Я давно работал в журнале «Светлячок». Там я рисовал танцующих лягушат, мышей, жуков, играющих на скрипке кузнечиков, зайчат, мишек и прочая, прочая.
Мы сидели в кабинете Федорова-Давыдова и рассказывали, как пилили сосну, несколько поленьев от которой мы принесли ему в подарок. Теперь они весело горели в «буржуйке», лаская нас своим теплом.
Десять дней тому назад сосна стояла в лесу Петровско-Разумовской академии и по ее веткам прыгали белки, пестрый дятел стучал клювом, вытаскивая личинок, ее обдувал холодный ноябрьский ветер. Эту сосну начальство академии разрешило спилить Анатолию, и мы отправились в лес. Лесник показал ее нам, выдал двухметровую пилу, топор и ушел. Перед нами стояла невысокая, но очень толстая сухая сосна. Мы обошли ее кругом, постучали по ней топором, смерили — оказалось два с половиной обхвата, покрутили головой, потом поплевали в руку и стали пилить. Появился какой-то человек неопределенной профессии, остановился неподалеку и начал издеваться над нами:
— Тоже, пильщики! Руби дерево по плечу! Да разве вам справиться с этим дубом. Он упадет и вас задавит, как червяков. Лучше бросьте, ребята…
Анатолий не выдержал:
— Эй, ты, скептик, уходи подобру-поздорову, пока цел. Уходи — я чемпион по боксу. Понял? — Человек неопределенной профессии скрылся…
Наша пила все глубже и глубже вгрызалась в ствол. Мы уже не видели друг друга, мы сняли теплые куртки и пилили в одних рубашках. Наконец дерево рухнуло. Ломая сучья, с треском и гулом ударилось о землю. Теперь, лежа на земле, оно казалось еще толще. Мы разметили ствол на шесть полен. Мы здорово устали, пожевали немного холодной картошки и направились к дому. Нелегкая работа пилить деревья на голодный желудок. На другой день мы распилили ствол на громадные круги. Осталась вершина и сучья. К нашему горю, погода сильно изменилась. Очень потеплело, полил дождь. Снег растаял. Ни на санях, ни на колесах не вывезешь. Придется подождать санного пути. Прошло пять дней. Наконец выпал снег, подморозило. Анатолий получил из академии лошадь, и мы поехали за сосной. Большое огорчение ожидало нас. От вершины и веток ничего не осталось. Лежали только шесть громадных кругов, и все. Мы закатили их на дровни и пошли следом за санями в Москву, на Малую Бронную.
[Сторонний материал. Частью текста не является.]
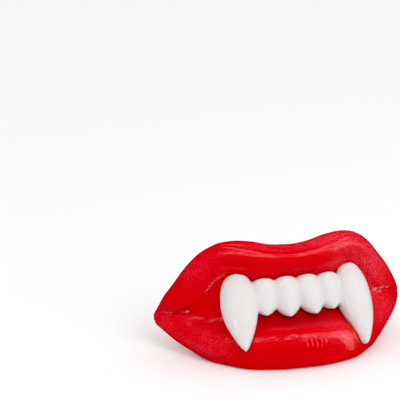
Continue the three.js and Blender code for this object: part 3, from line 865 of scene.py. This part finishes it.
def add_camera():
    """The camera at the photograph's angle, turned until the aim point falls on its pixel."""
    yaw, roll = CAMERA_YAW, CAMERA_ROLL
    ahead = Vector((math.sin(yaw), math.cos(yaw), 0))
    right = Vector((math.cos(yaw), -math.sin(yaw), 0))
    up = Vector((0, 0, 1))
    rolled_right = right * math.cos(roll) - up * math.sin(roll)
    rolled_up = right * math.sin(roll) + up * math.cos(roll)
    axes = Matrix((rolled_right, rolled_up, -ahead)).transposed()
    lean_back = Matrix.Rotation(-LEAN, 3, "X")
    middle = PHOTO_PIXELS / 2
    seen = Vector((AIM_PIXEL_X - middle, middle - AIM_PIXEL_Y, -FOCAL_PIXELS)).normalized()
    turn = seen.rotation_difference(Vector((0, 0, -1))).to_matrix()
    eye = np.array([0, 0, AIM_HEIGHT]) - np.array(ahead) * CAMERA_DISTANCE
    data = bpy.data.cameras.new("camera")
    data.sensor_width = SENSOR
    data.lens = SENSOR * FOCAL_PIXELS / PHOTO_PIXELS
    camera = bpy.data.objects.new("camera", data)
    camera.matrix_world = Matrix.Translation(Vector(to_part(eye))) @ (lean_back @ axes @ turn).to_4x4()
    bpy.context.scene.collection.objects.link(camera)
    bpy.context.scene.camera = camera


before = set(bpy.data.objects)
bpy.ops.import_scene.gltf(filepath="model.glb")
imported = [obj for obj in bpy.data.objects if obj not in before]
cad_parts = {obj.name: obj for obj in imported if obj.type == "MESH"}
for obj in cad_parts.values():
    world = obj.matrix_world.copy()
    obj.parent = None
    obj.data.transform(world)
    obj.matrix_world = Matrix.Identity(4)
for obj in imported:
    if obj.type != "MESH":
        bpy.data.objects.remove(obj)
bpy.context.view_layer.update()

teeth = make_teeth()
lips = make_lips(teeth)
for piece, look in ((lips, RED_WAX), (teeth, WHITE_WAX)):
    move_corners(piece.data, to_part(corners_of(piece.data)))
    piece.data.polygons.foreach_set("use_smooth", [True] * len(piece.data.polygons))
    piece.data.materials.clear()
    piece.data.materials.append(wax(**look))
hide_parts("lips", "bite_tab")
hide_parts("teeth")
for piece in (lips, teeth):
    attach(piece, "root")

add_floor()
light_studio(lips, teeth)
set_view()
add_camera()
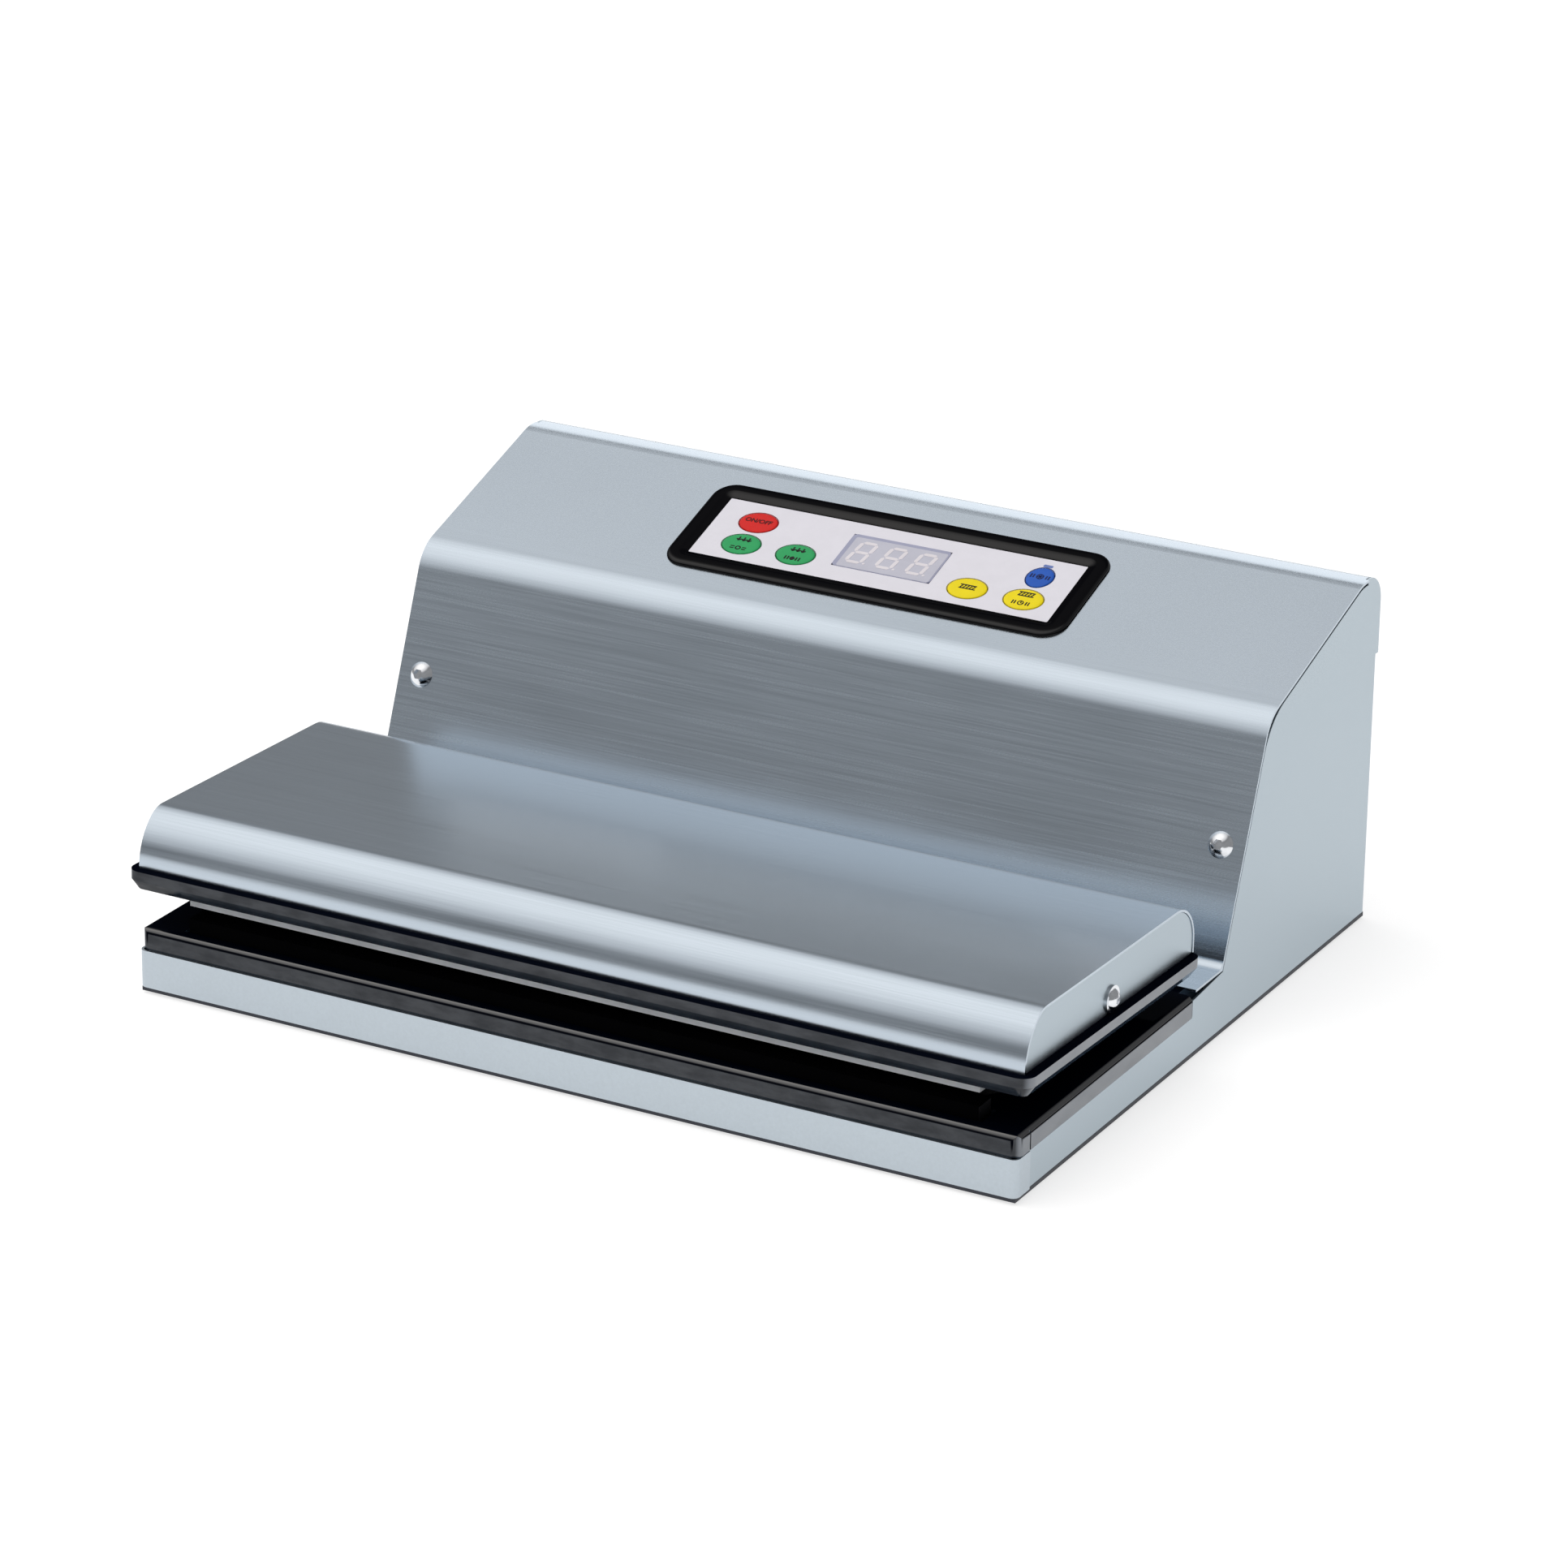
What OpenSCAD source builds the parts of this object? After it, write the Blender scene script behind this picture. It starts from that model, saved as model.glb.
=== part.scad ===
// Countertop bar vacuum sealer, with a hinged lid, a sealing bar and a sloped control panel.
// Millimetres, +Z up, front towards -Y. The origin is on the ground, under the middle of the box.

/* [Base] */
// Width of the base across the front
base_w = 390; // [340:1:430]
// Depth of the base from the front strip to the rear panel
base_d = 318; // [300:1:340]
// Height of the rubber feet under the bottom plate
foot_h = 1; // [0.5:0.1:4]
// Radius of each rubber foot
foot_r = 10; // [6:0.5:14]
// Thickness of the dark bottom plate
bottom_t = 1.8; // [1:0.1:3]
// Height of the steel front strip above the bottom plate
strip_h = 15.8; // [12:0.1:20]
// Thickness of the steel sheet
sheet_t = 1; // [0.8:0.1:1.5]

/* [Housing] */
// Top of the housing above the ground
top_z = 151.2; // [140:0.1:165]
// Where the foot of the face meets the ledge, behind the middle
face_foot_y = 18.3; // [10:0.1:25]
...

На дворе мы сложили круги, их мы раскололи на поленья и на горбу перетащили на пятый этаж.
Дрова мы рассовали под столы, под кровати, в диваны. Теперь мы были богаты. Мы затопили «буржуйку», пригласили друзей на огонек погреться. Даже устроили «пир горой», так как у нас было два мешка картошки, тоже выращенной нами в Разумовском.
Время было трудное. Шел девятнадцатый год. Холод и голод забрались в Москву. Далеко не у всех были «буржуйки» и печеная картошка, и назябшиеся гости, обогретые теплом «буржуйки», блаженно улыбались.
Частенько к нам приходил Василий Иванович Сытин, сестры Груздевы, Мария Тимофеевна Дроздова. Все старались вобрать в себя как можно больше тепла.
Я в то время работал в Охране материнства и младенчества, у Веры Павловны Лебедевой. Как-то я приволок оттуда целый пуд муки. Вот это была радость!
Часто приходил к нам дядя Абраша — Абрам Александрович Йоф. Он тоже был сотрудником Охраны материнства и младенчества. Это был художник-дилетант и очень милый человек. Он был знаком со всеми художниками и привлекал их работать для выставки «Охрана материнства и младенчества». Сидя в тепле «буржуйки» и перекидывая с руки на руку горячую, слегка обуглившуюся картошку, мы вели задушевные беседы. Хорошо рассказывала о своих необычайных приключениях Мария Тимофеевна. Это был наивный, непосредственный человек, и с ней всегда случались такие истории, какие не случаются с обыкновенными людьми. Мы хохотали над ее рассказами.